Shrinking Digital Trust
For applications that require user interaction, profitability is driven by “application use” which, in turn, is driven by “digital trust.” Users will not use an application if it offers a level of performance and reliability that leads to frustration, or an inadequate level of security that leads to mistrust. In many ways, digital trust is the digital equivalent to customer service.
Realized Risk
Applications face business risk that, if realized, can reduce profitability. For example, an unexpected security incident can lead to business loss. Unlike the other reducers which degrade profitability over time, realized risk often results in a burst of business loss followed by slow recovery due to a loss in digital trust.

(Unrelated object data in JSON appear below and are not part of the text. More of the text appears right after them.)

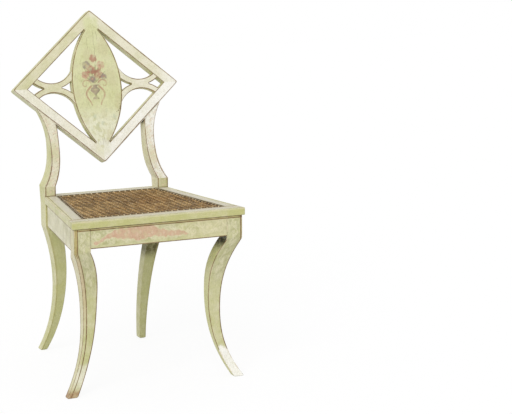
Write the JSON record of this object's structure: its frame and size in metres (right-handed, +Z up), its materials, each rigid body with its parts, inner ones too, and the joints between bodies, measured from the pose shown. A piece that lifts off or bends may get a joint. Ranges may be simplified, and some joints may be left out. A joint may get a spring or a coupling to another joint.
{
  "type": "side chair",
  "caption": "Painted neoclassical side chair with outswept legs, a caned seat and a lozenge back holding a pointed oval panel between pierced ribs",
  "frame": {"origin": "on the floor under the middle of the chair's bounding box", "axes": "+X to the right of a viewer who faces the chair's front, +Y from the front to the back, +Z up"},
  "size_m": [0.482, 0.5396, 0.9271],
  "materials": {
    "painted_wood": "aged pale celadon paint with a low sheen",
    "woven_cane": "natural woven cane, darkened with age",
    "bare_wood": "unfinished hardwood",
    "screw_steel": "dull steel"
  },
  "bodies": {
    "root": {"front_leg_left": "painted_wood", "front_leg_right": "painted_wood", "rear_leg_left": "painted_wood", "rear_leg_right": "painted_wood", "front_apron": "painted_wood", "back_apron": "painted_wood", "side_apron_left": "painted_wood", "side_apron_right": "painted_wood", "seat_rail_front": "painted_wood", "seat_rail_back": "painted_wood", "seat_rail_side_left": "painted_wood", "seat_rail_side_right": "painted_wood", "cane_seat": "woven_cane", "glue_block_front_left": "bare_wood", "glue_block_front_right": "bare_wood", "glue_block_rear_left": "bare_wood", "glue_block_rear_right": "bare_wood", "block_screws": "screw_steel", "seat_screws": "screw_steel", "lozenge_rail_upper_left": "painted_wood", "lozenge_rail_upper_right": "painted_wood", "lozenge_rail_lower_left": "painted_wood", "lozenge_rail_lower_right": "painted_wood", "vesica_panel": "painted_wood", "rib_fret_left": "painted_wood", "rib_fret_right": "painted_wood", "corner_tongues": "bare_wood"}
  },
  "joints": []
}
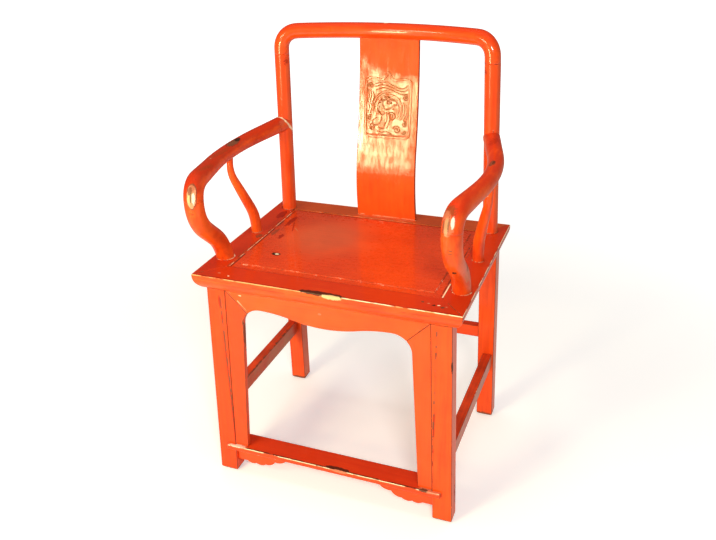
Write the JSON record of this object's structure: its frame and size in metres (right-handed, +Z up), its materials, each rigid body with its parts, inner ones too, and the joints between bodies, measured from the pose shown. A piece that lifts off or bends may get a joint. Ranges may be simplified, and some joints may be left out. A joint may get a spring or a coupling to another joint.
{
  "type": "official's hat armchair",
  "caption": "Lacquered wooden armchair with bowed crest rail, S-shaped splat, curved arms on gooseneck posts, framed plank seat, arched apron and stepped stretchers.",
  "frame": {"origin": "on the floor under the middle of the chair", "axes": "+Z up, +X to the viewer's right from the front, the sitter faces -Y"},
  "size_m": [0.6246, 0.4875, 0.9752],
  "materials": {
    "lacquered_wood": "glossy red-orange lacquer, worn to dark wood at edges"
  },
  "bodies": {
    "root": {"crest_rail": "lacquered_wood", "back_splat": "lacquered_wood", "seat_front_rail": "lacquered_wood", "seat_back_rail": "lacquered_wood", "seat_panel": "lacquered_wood", "front_apron_head": "lacquered_wood", "footrest": "lacquered_wood", "footrest_apron": "lacquered_wood", "rear_stretcher": "lacquered_wood", "rear_leg_left": "lacquered_wood", "rear_leg_right": "lacquered_wood", "front_leg_left": "lacquered_wood", "front_leg_right": "lacquered_wood", "arm_rail_left": "lacquered_wood", "arm_rail_right": "lacquered_wood", "gooseneck_left": "lacquered_wood", "gooseneck_right": "lacquered_wood", "arm_spindle_left": "lacquered_wood", "arm_spindle_right": "lacquered_wood", "seat_end_rail_left": "lacquered_wood", "seat_end_rail_right": "lacquered_wood", "seat_batten_left": "lacquered_wood", "seat_batten_right": "lacquered_wood", "front_apron_side_left": "lacquered_wood", "front_apron_side_right": "lacquered_wood", "side_stretcher_left": "lacquered_wood", "side_stretcher_right": "lacquered_wood"}
  },
  "joints": []
}
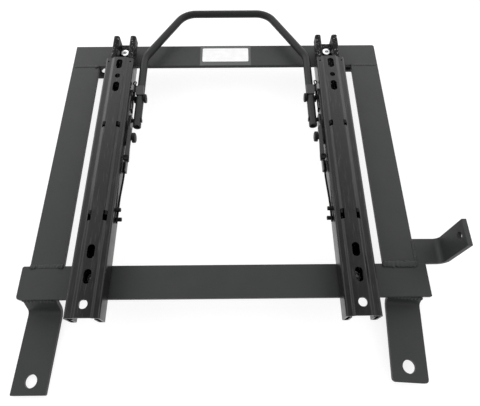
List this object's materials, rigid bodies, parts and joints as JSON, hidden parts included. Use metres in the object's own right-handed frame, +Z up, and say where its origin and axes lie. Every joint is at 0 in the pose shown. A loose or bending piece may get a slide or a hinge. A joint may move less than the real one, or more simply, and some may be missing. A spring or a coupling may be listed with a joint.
{
  "type": "sliding seat bracket",
  "caption": "Welded flat-bar seat base with two sliding seat rails, a bent release bar, four bent feet and an upright belt tab.",
  "frame": {"origin": "on the floor plane of the lowest feet, under the middle of the whole bracket's outline", "axes": "+X to the right as seen in the picture, +Y towards the release handle (front of the seat), +Z up"},
  "size_m": [0.4912, 0.5314, 0.095],
  "materials": {
    "frame_coat": "satin powder coat, dark grey",
    "rail_coat": "satin black electro-coat",
    "bracket_coat": "satin black",
    "lever_coat": "satin black",
    "handle_coat": "satin black powder coat",
    "zinc": "bright zinc plate",
    "spacer": "black",
    "black_oxide": "black oxide",
    "spring_wire": "oiled black wire",
    "bearing_steel": "polished",
    "retainer": "natural nylon",
    "roller": "black nylon",
    "label_white": "matt white, blank",
    "label_film": "thin film"
  },
  "bodies": {
    "base": {"front_crossbar": "frame_coat", "rear_crossbar": "frame_coat", "side_bar_left": "frame_coat", "side_bar_right": "frame_coat", "rear_leg_left": "frame_coat", "rear_leg_right": "frame_coat", "front_foot_left": "frame_coat", "front_foot_right": "frame_coat", "belt_tab": "frame_coat", "weld_beads": "frame_coat", "lower_rail_left": "rail_coat", "lower_rail_right": "rail_coat", "rail_screws": "zinc", "rail_nuts": "zinc", "rail_spacers": "spacer", "label_plate": "label_white", "label_film": "label_film"},
    "carriage_left": {"upper_rail_left": "rail_coat", "lever_bracket_left": "bracket_coat", "bracket_rivets_left": "black_oxide", "handle_bolt_left": "black_oxide", "lever_stud_left": "black_oxide", "anchor_pins_left": "black_oxide", "wire_spring_left": "spring_wire", "return_spring_left": "spring_wire"},
    "lever_left": {"lock_lever_left": "lever_coat", "lever_pin_left": "black_oxide", "stop_screw_left": "black_oxide"},
    "cage_left": {"bearing_balls_left": "bearing_steel", "ball_retainers_left": "retainer", "rollers_left": "roller"},
    "carriage_right": {"upper_rail_right": "rail_coat", "lever_bracket_right": "bracket_coat", "bracket_rivets_right": "black_oxide", "handle_bolt_right": "black_oxide", "lever_stud_right": "black_oxide", "anchor_pins_right": "black_oxide", "wire_spring_right": "spring_wire", "return_spring_right": "spring_wire"},
    "lever_right": {"lock_lever_right": "lever_coat", "lever_pin_right": "black_oxide", "stop_screw_right": "black_oxide"},
    "cage_right": {"bearing_balls_right": "bearing_steel", "ball_retainers_right": "retainer", "rollers_right": "roller"},
    "handle": {"handle_bar": "handle_coat", "spring_tab_left": "lever_coat", "spring_tab_right": "lever_coat"}
  },
  "joints": [
    {"name": "slide_left", "type": "slide", "parent": "base", "child": "carriage_left", "axis": [0, 1, 0], "range_m": [-0.04, 0.11]},
    {"name": "slide_right", "type": "slide", "parent": "base", "child": "carriage_right", "axis": [0, 1, 0], "range_m": [-0.04, 0.11]},
    {"name": "handle_lift", "type": "hinge", "parent": "carriage_left", "child": "handle", "pos_m": [-0.13865, 0.09935, 0.051], "axis": [1, 0, 0], "range_deg": [0, 8], "deforming": ["return_spring_left", "return_spring_right"]},
    {"name": "lever_left_turn", "type": "hinge", "parent": "carriage_left", "child": "lever_left", "pos_m": [-0.13625, 0.03585, 0.051], "axis": [1, 0, 0], "range_deg": [-11, 0], "deforming": ["wire_spring_left"]},
    {"name": "lever_right_turn", "type": "hinge", "parent": "carriage_right", "child": "lever_right", "pos_m": [0.11095, 0.03585, 0.051], "axis": [1, 0, 0], "range_deg": [-11, 0], "deforming": ["wire_spring_right"]},
    {"name": "cage_left_slide", "type": "slide", "parent": "base", "child": "cage_left", "axis": [0, 1, 0], "range_m": [-0.02, 0.055]},
    {"name": "cage_right_slide", "type": "slide", "parent": "base", "child": "cage_right", "axis": [0, 1, 0], "range_m": [-0.02, 0.055]}
  ],
  "couplings": [
    {"joint": "slide_right", "follows": "slide_left", "ratio": 1},
    {"joint": "cage_left_slide", "follows": "slide_left", "ratio": 0.5},
    {"joint": "cage_right_slide", "follows": "slide_left", "ratio": 0.5},
    {"joint": "lever_left_turn", "follows": "handle_lift", "ratio": -1.35},
    {"joint": "lever_right_turn", "follows": "handle_lift", "ratio": -1.35}
  ]
}
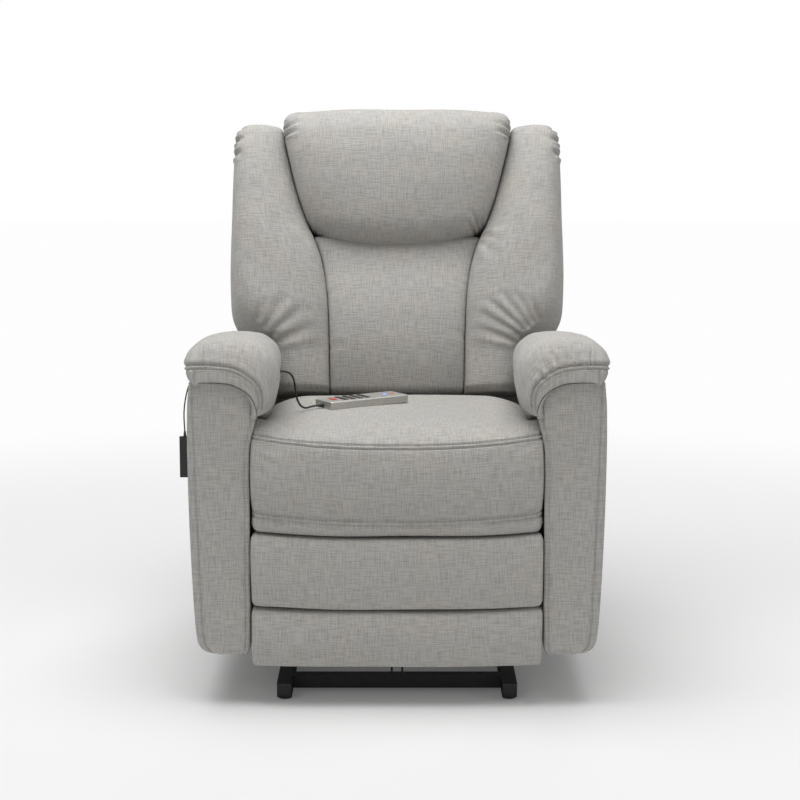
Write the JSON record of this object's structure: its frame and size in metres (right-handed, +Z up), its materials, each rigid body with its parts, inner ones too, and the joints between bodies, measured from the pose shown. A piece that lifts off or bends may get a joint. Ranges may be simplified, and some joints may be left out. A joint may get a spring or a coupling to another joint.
{
  "type": "lift recliner chair",
  "caption": "Upholstered powered lift recliner with winged back, rolled arms, folding footrest, tilting lift base and corded handset.",
  "frame": {"origin": "on the floor under the middle of the chair", "axes": "+Z up, -Y is the front, +X is the sitter's left side"},
  "size_m": [0.7999, 0.9002, 1.106],
  "materials": {
    "upholstery": "woven, matte",
    "black_steel": "satin powder coat",
    "zinc_steel": "zinc plated",
    "black_plastic": "fine texture",
    "plywood": "raw",
    "lining": "woven, matte",
    "cord_sheath": "satin",
    "handset_silver": "satin",
    "button_dark": "matte",
    "button_red": "matte",
    "lens_red": "clear gloss"
  },
  "bodies": {
    "base": {"base_side_rails": "black_steel", "base_cross_tubes": "black_steel", "base_glides": "black_plastic", "base_pivot_brackets": "black_steel", "base_pivot_pins": "zinc_steel"},
    "lift_arms": {"lift_frame": "black_steel"},
    "guide": {"guide_links": "black_steel"},
    "lift_motor": {"lift_actuator_housing": "black_plastic"},
    "lift_rod": {"lift_actuator_rod": "zinc_steel"},
    "chassis": {"chassis_side_plates": "black_steel", "chassis_cross_tubes": "black_steel", "chassis_pivot_pins": "zinc_steel", "seat_springs": "zinc_steel", "control_box": "black_plastic", "rear_panel": "lining", "power_inlet": "black_plastic", "seat_cushion": "upholstery", "arm_cover_right": "upholstery", "arm_cover_left": "upholstery", "arm_frames": "plywood", "arm_roll_right": "upholstery", "arm_roll_left": "upholstery", "cable_grommet": "black_plastic", "handset_cord": "cord_sheath", "tag_cord": "cord_sheath", "tag_ferrule": "black_plastic", "hang_tag": "black_plastic"},
    "backrest": {"lumbar_cushion": "upholstery", "head_pillow": "upholstery", "wing_right": "upholstery", "wing_left": "upholstery", "outer_back_cover": "upholstery", "back_frame": "plywood", "back_webbing": "lining", "back_hinge_brackets": "black_steel"},
    "back_motor": {"back_actuator_housing": "black_plastic"},
    "back_rod": {"back_actuator_rod": "zinc_steel"},
    "footrest_rear": {"footrest_rear_links": "black_steel", "footrest_drive_shaft": "black_steel"},
    "footrest_front": {"footrest_front_links": "black_steel"},
    "footrest": {"footrest_brackets": "black_steel", "footrest_board": "plywood", "footrest_upper_pad": "upholstery", "footrest_lower_pad": "upholstery"},
    "footrest_motor": {"footrest_actuator_housing": "black_plastic"},
    "footrest_rod": {"footrest_actuator_rod": "zinc_steel"},
    "handset": {"handset_top_shell": "handset_silver", "handset_back_shell": "handset_silver", "handset_strain_relief": "black_plastic", "handset_indicator_lenses": "lens_red"},
    "handset_button_1_body": {"handset_button_1": "button_dark"},
    "handset_button_2_body": {"handset_button_2": "button_dark"},
    "handset_button_3_body": {"handset_button_3": "button_dark"},
    "handset_button_4_body": {"handset_button_4": "button_dark"},
    "handset_button_5_body": {"handset_button_5": "button_dark"},
    "handset_button_6_body": {"handset_button_6": "button_dark"},
    "handset_button_7_body": {"handset_button_7": "button_dark"},
    "handset_button_8_body": {"handset_button_8": "button_dark"},
    "handset_stop_button_body": {"handset_stop_button": "button_red"}
  },
  "joints": [
    {"name": "lift", "type": "hinge", "parent": "base", "child": "lift_arms", "pos_m": [0, 0.24, 0.15], "axis": [-1, 0, 0], "range_deg": [0, 40]},
    {"name": "chassis_tilt", "type": "hinge", "parent": "lift_arms", "child": "chassis", "pos_m": [0, -0.178, 0.113], "axis": [1, 0, 0], "range_deg": [0, 65]},
    {"name": "guide_swing", "type": "hinge", "parent": "base", "child": "guide", "pos_m": [0, 0.06, 0.1717], "axis": [-1, 0, 0], "range_deg": [0, 44.67]},
    {"name": "back_recline", "type": "hinge", "parent": "chassis", "child": "backrest", "pos_m": [0, 0.15, 0.4], "axis": [-1, 0, 0], "range_deg": [0, 45]},
    {"name": "footrest_extend", "type": "hinge", "parent": "chassis", "child": "footrest_rear", "pos_m": [0, -0.37, 0.31], "axis": [-1, 0, 0], "range_deg": [0, 130]},
    {"name": "footrest_front_link", "type": "hinge", "parent": "footrest_rear", "child": "footrest_front", "pos_m": [0, -0.23211, 0.1943], "axis": [1, 0, 0], "range_deg": [0, 116.5]},
    {"name": "footrest_panel_turn", "type": "hinge", "parent": "footrest_front", "child": "footrest", "pos_m": [0, -0.36048, 0.22041], "axis": [-1, 0, 0], "range_deg": [0, 78.5]},
    {"name": "lift_actuator_swing", "type": "hinge", "parent": "base", "child": "lift_motor", "pos_m": [0, -0.33, 0.064], "axis": [-1, 0, 0], "range_deg": [0, 0.791]},
    {"name": "lift_actuator_stroke", "type": "slide", "parent": "lift_motor", "child": "lift_rod", "axis": [0, 0.9593, 0.2824], "range_m": [0, 0.05413]},
    {"name": "back_actuator_swing", "type": "hinge", "parent": "chassis", "child": "back_motor", "pos_m": [0.11, -0.29, 0.28], "axis": [1, 0, 0], "range_deg": [0, 1.06]},
    {"name": "back_actuator_stroke", "type": "slide", "parent": "back_motor", "child": "back_rod", "axis": [0, -0.9985, -0.0549], "range_m": [0, 0.07611]},
    {"name": "footrest_actuator_swing", "type": "hinge", "parent": "chassis", "child": "footrest_motor", "pos_m": [-0.11, 0.05, 0.284], "axis": [-1, 0, 0], "range_deg": [0, 0.59455]},
    {"name": "footrest_actuator_stroke", "type": "slide", "parent": "footrest_motor", "child": "footrest_rod", "axis": [0, -0.9999, 0.011], "range_m": [0, 0.08145]},
    {"name": "handset_lift_off", "type": "slide", "parent": "chassis", "child": "handset", "axis": [0, 0, 1], "range_m": [0, 0.06]},
    {"name": "handset_button_1_press", "type": "slide", "parent": "handset", "child": "handset_button_1_body", "axis": [0, 0, -1], "range_m": [0, 0.001], "stiffness_N_per_m": 250, "springref_m": -0.001},
    {"name": "handset_button_2_press", "type": "slide", "parent": "handset", "child": "handset_button_2_body", "axis": [0, 0, -1], "range_m": [0, 0.001], "stiffness_N_per_m": 250, "springref_m": -0.001},
    {"name": "handset_button_3_press", "type": "slide", "parent": "handset", "child": "handset_button_3_body", "axis": [0, 0, -1], "range_m": [0, 0.001], "stiffness_N_per_m": 250, "springref_m": -0.001},
    {"name": "handset_button_4_press", "type": "slide", "parent": "handset", "child": "handset_button_4_body", "axis": [0, 0, -1], "range_m": [0, 0.001], "stiffness_N_per_m": 250, "springref_m": -0.001},
    {"name": "handset_button_5_press", "type": "slide", "parent": "handset", "child": "handset_button_5_body", "axis": [0, 0, -1], "range_m": [0, 0.001], "stiffness_N_per_m": 250, "springref_m": -0.001},
    {"name": "handset_button_6_press", "type": "slide", "parent": "handset", "child": "handset_button_6_body", "axis": [0, 0, -1], "range_m": [0, 0.001], "stiffness_N_per_m": 250, "springref_m": -0.001},
    {"name": "handset_button_7_press", "type": "slide", "parent": "handset", "child": "handset_button_7_body", "axis": [0, 0, -1], "range_m": [0, 0.001], "stiffness_N_per_m": 250, "springref_m": -0.001},
    {"name": "handset_button_8_press", "type": "slide", "parent": "handset", "child": "handset_button_8_body", "axis": [0, 0, -1], "range_m": [0, 0.001], "stiffness_N_per_m": 250, "springref_m": -0.001},
    {"name": "handset_stop_button_press", "type": "slide", "parent": "handset", "child": "handset_stop_button_body", "axis": [0, 0, -1], "range_m": [0, 0.001], "stiffness_N_per_m": 250, "springref_m": -0.001}
  ],
  "couplings": [
    {"joint": "chassis_tilt", "follows": "lift", "ratio": 1.625},
    {"joint": "guide_swing", "follows": "lift", "ratio": 1.1167},
    {"joint": "footrest_front_link", "follows": "footrest_extend", "ratio": 0.89614},
    {"joint": "footrest_panel_turn", "follows": "footrest_extend", "ratio": 0.60384},
    {"joint": "lift_actuator_swing", "follows": "lift", "ratio": 0.019775},
    {"joint": "lift_actuator_stroke", "follows": "lift", "m_per_rad": 0.077535},
    {"joint": "back_actuator_swing", "follows": "back_recline", "ratio": 0.023659},
    {"joint": "back_actuator_stroke", "follows": "back_recline", "m_per_rad": 0.096903},
    {"joint": "footrest_actuator_swing", "follows": "footrest_extend", "ratio": 0.004573},
    {"joint": "footrest_actuator_stroke", "follows": "footrest_extend", "m_per_rad": 0.035898}
  ]
}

To counter reducers, a product owner should invest in profitability enhancers. Defining threats and safeguards in terms of risk gives us a chance to discuss their impact alongside other enhancers. In the case of ACME Healthcare, we know there is high likelihood over the next 3 years that a SQL injection attack will be realized, and that the resulting magnitude of business loss will significantly and adversely impact profitability.
As with all enhancers, there will be an implementation cost. The challenge for the product owner is to invest in the enhancers that provide the greatest profitability impact, given their cost.
Conclusion
Application security comes down to managing risk relative to assets affiliated with an application. Expressing threats as risk make it possible for a product owner to reason about their impact on profitability, alongside other enhancers, and then make the best decision for the business to maximize profitability.